Graliśmy dużo, a mecze były bardzo fizyczne. To była trochę egzotyczna liga, bo mieszało się w niej mnóstwo narodowości. Chcę podkreślić fantastyczną atmosferę w drużynie. Chłopaki znakomicie potrafią się rozluźnić, a śmiechu było naprawdę dużo.
- Żałuje pan, że tak późno zdecydował się na zagraniczny transfer?
– Gdybym miał 18 lat, to nie wahałbym się tam znowu pojechać. To był idealny układ, bo po zakończeniu sezonu w Polsce miałem możliwość treningu i zarobienia pieniędzy. W młodszym wieku pewnym problemem była jednak znajomość języka, bo z czasem nabyłem większego obycia z obcą mową.
- Jak wypada porównanie poziomów obu rozgrywek?
– We Francji skacze się wyżej. Naszym trenerem był Serb, który poświęcał dużo czasu na detale. To wprowadzało dyscyplinę i pozwalało wygrywać mecze.

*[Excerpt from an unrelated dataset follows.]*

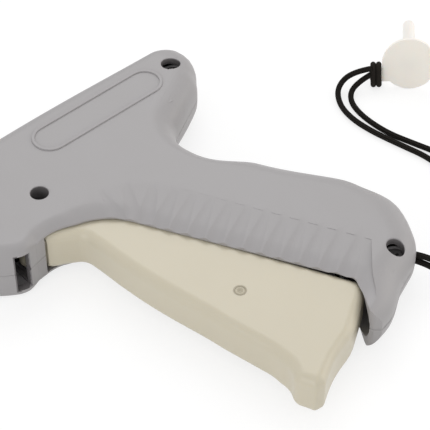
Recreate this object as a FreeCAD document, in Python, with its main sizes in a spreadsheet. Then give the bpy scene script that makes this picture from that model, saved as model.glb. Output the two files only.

- Pszczółki Start Lublin zabraknie w europejskich pucharach. To boli?
– Fajnie byłoby zagrać w FIBA Europe Cup, bo rywalizacja z lepszymi zawodnikami pozwala podnieść swoje umiejętności. Tak zresztą było w poprzednim sezonie, kiedy graliśmy w Koszykarskiej Lidze Mistrzów. Z tych rozgrywek zapamiętam przede wszystkim to, że zespoły były świetnie ułożone pod względem taktycznym. Zaimponowali mi zwłaszcza Rosjanie z Niżnego Nowogrodu. Świetnie czytali grę i miło patrzyło się na to, co potrafili robić z piłką.
- Nadal będzie pan kapitanem Pszczółki?
– Na razie nic nie słychać o jakiś zmianach w tym zakresie. To nie ma dla mnie wielkiego znaczenia, mogę być nawet ostatni w rotacji. Najważniejsze są wyniki zespołu. Nie jestem kapitanem, który oczekuje od kolegów posłuszeństwa. Zresztą zawsze ktoś pomaga mi w pełnieniu tej funkcji. W poprzednim sezonie był to Kamil Łączyński, a wcześniej Tweety Carter.
- Szkoda tylko, że reprezentacja Polski panu odjechała. Czy Mike Taylor, trener kadry, utrzymuje z panem jakikolwiek kontakt?
– Nie. Kilku innych zawodników miało sezon życia i to oni wskoczyli do kadry. Temat się rozpłynął, ale marzenie pozostało. Już sam wyjazd na zgrupowanie reprezentacji Polski byłby fajnym przeżyciem.